In an eerie parallel to the issues Burnham and company had getting the fair off the ground, so to speak, an attempt to adapt the book into a movie or series has been in the works for over a decade. Leonardo DiCaprio bought the film rights in 2010, with an idea that Martin Scorsese would direct and DiCaprio himself would star as Holmes. This never materialized. By 2019, DiCaprio was out, it was no longer a movie, but a Hulu series starring Keanu Reeves. Four years later and Reeves was out, Hulu was no longer interested, and last anyone heard, it was being shopped to other companies.
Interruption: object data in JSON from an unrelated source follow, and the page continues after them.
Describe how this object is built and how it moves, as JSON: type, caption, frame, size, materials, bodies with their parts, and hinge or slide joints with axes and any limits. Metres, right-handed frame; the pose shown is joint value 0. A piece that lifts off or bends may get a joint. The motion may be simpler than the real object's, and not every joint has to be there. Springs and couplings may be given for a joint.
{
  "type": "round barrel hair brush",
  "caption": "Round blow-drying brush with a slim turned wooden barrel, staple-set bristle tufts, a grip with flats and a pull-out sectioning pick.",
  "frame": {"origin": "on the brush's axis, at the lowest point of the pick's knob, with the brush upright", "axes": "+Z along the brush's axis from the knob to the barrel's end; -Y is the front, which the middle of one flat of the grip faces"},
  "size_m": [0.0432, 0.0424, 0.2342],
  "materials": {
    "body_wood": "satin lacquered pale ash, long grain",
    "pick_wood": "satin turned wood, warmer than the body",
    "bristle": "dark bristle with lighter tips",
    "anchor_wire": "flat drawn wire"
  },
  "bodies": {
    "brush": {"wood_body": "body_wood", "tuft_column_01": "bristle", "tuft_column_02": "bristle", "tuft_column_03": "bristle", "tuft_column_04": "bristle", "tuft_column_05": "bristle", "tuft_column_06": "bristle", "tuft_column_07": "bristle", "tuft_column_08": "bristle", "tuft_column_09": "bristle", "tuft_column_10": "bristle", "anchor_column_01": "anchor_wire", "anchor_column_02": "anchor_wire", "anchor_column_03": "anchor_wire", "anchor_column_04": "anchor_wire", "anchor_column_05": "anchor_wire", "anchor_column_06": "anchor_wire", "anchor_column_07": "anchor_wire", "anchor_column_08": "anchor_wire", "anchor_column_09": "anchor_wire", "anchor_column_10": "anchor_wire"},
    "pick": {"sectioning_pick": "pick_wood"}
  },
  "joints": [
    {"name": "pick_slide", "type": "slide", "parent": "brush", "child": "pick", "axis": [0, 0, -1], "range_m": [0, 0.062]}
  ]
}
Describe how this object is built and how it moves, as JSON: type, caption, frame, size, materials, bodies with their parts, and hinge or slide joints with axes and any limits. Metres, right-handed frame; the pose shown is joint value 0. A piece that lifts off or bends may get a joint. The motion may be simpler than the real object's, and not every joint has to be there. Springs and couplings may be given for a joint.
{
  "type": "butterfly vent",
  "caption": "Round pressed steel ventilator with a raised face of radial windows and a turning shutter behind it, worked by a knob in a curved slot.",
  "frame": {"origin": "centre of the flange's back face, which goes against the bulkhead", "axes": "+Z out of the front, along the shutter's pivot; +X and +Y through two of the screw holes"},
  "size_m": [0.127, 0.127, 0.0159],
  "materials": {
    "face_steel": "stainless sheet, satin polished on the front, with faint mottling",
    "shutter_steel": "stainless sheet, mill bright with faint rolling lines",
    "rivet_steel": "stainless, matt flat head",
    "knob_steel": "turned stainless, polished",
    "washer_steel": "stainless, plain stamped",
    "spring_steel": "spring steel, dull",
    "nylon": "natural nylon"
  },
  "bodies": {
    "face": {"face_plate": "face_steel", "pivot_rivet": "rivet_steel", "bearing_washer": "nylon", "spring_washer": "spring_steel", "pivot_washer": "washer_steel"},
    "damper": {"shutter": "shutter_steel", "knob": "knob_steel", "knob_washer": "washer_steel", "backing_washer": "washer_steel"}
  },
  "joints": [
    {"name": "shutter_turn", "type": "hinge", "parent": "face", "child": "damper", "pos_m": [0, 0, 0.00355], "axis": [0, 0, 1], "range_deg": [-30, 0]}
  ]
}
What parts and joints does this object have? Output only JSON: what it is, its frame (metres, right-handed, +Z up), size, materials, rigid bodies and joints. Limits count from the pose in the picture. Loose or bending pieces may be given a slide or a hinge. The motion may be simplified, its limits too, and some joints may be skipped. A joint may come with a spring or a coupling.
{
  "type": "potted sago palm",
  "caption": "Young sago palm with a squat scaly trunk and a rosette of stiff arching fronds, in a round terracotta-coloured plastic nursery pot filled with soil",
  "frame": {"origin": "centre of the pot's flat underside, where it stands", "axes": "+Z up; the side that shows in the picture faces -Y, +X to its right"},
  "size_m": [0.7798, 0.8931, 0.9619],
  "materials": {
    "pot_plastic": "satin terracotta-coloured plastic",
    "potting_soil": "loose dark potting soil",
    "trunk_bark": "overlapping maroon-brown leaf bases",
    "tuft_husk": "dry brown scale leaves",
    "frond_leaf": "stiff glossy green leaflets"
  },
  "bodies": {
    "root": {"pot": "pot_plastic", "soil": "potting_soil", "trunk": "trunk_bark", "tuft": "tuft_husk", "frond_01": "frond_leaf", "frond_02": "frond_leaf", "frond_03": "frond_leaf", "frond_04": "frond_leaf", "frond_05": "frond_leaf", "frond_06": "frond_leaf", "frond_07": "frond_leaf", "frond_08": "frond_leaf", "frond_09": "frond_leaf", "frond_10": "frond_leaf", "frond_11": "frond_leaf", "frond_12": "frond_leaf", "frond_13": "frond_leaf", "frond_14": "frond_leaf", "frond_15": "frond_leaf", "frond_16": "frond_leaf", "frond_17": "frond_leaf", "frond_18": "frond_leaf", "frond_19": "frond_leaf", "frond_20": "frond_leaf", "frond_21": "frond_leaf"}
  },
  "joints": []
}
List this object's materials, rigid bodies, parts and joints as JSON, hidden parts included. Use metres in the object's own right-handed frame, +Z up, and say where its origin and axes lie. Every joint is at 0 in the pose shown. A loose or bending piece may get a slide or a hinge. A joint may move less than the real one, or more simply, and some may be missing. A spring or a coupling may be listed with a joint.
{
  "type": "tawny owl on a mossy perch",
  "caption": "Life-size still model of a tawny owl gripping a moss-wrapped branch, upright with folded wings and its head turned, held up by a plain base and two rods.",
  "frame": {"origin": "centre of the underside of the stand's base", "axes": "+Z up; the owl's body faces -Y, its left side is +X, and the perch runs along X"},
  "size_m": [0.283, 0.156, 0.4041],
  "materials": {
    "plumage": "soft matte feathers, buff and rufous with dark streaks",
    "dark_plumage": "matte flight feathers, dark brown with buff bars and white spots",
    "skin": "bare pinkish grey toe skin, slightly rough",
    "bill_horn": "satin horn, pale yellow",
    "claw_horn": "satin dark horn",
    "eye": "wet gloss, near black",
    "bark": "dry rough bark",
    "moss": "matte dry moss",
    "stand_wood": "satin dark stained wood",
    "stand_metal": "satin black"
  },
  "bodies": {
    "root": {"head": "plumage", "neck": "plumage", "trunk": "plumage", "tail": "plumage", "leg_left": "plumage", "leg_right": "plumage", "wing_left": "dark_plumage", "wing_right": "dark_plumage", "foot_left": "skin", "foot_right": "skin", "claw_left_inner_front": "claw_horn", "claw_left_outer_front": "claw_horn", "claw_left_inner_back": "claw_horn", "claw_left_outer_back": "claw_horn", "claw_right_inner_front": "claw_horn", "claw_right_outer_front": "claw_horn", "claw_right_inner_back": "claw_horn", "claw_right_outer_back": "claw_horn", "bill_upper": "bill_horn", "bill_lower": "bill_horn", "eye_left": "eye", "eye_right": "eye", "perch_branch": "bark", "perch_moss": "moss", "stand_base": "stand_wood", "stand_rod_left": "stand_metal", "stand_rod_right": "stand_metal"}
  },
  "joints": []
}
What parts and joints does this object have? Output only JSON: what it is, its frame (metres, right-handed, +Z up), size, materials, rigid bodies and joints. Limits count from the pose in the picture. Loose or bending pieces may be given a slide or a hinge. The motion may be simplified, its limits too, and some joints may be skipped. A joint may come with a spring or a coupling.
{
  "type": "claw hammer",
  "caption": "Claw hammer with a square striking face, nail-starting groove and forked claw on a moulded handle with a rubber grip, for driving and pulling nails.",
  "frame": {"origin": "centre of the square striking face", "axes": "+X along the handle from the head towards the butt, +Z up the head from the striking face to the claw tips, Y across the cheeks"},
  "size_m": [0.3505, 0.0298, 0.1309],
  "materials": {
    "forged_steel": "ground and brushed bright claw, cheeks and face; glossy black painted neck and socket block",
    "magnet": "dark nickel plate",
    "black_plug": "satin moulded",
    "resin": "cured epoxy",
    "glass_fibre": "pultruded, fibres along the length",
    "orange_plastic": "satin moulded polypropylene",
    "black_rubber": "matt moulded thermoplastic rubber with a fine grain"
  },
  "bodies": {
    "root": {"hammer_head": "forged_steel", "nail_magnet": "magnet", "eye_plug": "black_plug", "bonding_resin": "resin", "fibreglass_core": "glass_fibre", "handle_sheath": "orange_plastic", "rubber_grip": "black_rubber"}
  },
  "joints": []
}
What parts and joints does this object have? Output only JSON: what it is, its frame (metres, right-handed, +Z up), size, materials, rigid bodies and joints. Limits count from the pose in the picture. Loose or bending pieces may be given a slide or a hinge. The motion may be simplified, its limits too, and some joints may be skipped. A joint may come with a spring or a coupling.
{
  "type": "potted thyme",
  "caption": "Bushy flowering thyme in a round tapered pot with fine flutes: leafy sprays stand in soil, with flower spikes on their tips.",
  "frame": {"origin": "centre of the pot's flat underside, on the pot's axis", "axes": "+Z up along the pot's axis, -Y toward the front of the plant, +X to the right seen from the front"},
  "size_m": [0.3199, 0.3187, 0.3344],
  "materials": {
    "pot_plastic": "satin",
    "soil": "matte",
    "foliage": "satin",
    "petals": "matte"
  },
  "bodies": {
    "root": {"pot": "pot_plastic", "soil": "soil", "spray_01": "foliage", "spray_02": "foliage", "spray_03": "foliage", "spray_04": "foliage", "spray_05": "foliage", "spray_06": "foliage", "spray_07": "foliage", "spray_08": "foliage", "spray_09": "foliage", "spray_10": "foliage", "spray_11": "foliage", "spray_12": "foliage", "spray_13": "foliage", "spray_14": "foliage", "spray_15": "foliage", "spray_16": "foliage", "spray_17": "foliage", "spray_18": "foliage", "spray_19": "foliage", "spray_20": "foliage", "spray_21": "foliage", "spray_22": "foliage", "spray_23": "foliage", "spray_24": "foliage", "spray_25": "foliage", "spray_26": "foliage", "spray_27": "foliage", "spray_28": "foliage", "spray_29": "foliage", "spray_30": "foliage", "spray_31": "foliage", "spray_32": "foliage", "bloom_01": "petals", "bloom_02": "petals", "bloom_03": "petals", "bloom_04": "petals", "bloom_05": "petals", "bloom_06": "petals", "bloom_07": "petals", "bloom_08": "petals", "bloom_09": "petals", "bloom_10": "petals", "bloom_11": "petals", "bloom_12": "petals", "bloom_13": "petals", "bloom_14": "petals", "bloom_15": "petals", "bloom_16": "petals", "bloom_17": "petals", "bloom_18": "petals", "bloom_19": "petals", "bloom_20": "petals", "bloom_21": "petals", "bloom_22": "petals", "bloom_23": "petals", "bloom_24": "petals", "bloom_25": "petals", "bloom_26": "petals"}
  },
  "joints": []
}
But that was almost a year ago — I’d wager that it’s probably never going to happen.
The Devil in the White City is a pretty entertaining book for what it is; if nothing else, we can thank it for turning H. H. Holmes, once a forgotten dark figure in American history, into a regular in true crime circles. The fascination with Holmes certainly overlaps some with the “Ripperologists” who obsess over Holmes’ contemporary killer, Jack the Ripper (aided, in no small part, by direct Holmes descendant Jeff Mudgett arguing that Holmes and the Ripper were the same person — though the evidence for that is scanty and what we know about Holmes’ movements in the late 1880s doesn’t match up.) I think it also does an okay job giving a popular history of the fair, though all too often it just glosses over the cultural and social problems that defined the era, such as the nascent labor movement, women’s suffrage, and the relationship of race in the White City. (But, of course, there’s better books about all that, too.) But Larson’s inability to really draw the line between the two sides of the story ultimately hurt the book; his inability to commit to either history or historical fiction ultimately hurt the book. It’s just a shame that adaptation hasn’t happened yet — I think what Larson was trying to do would have fit better on a screen.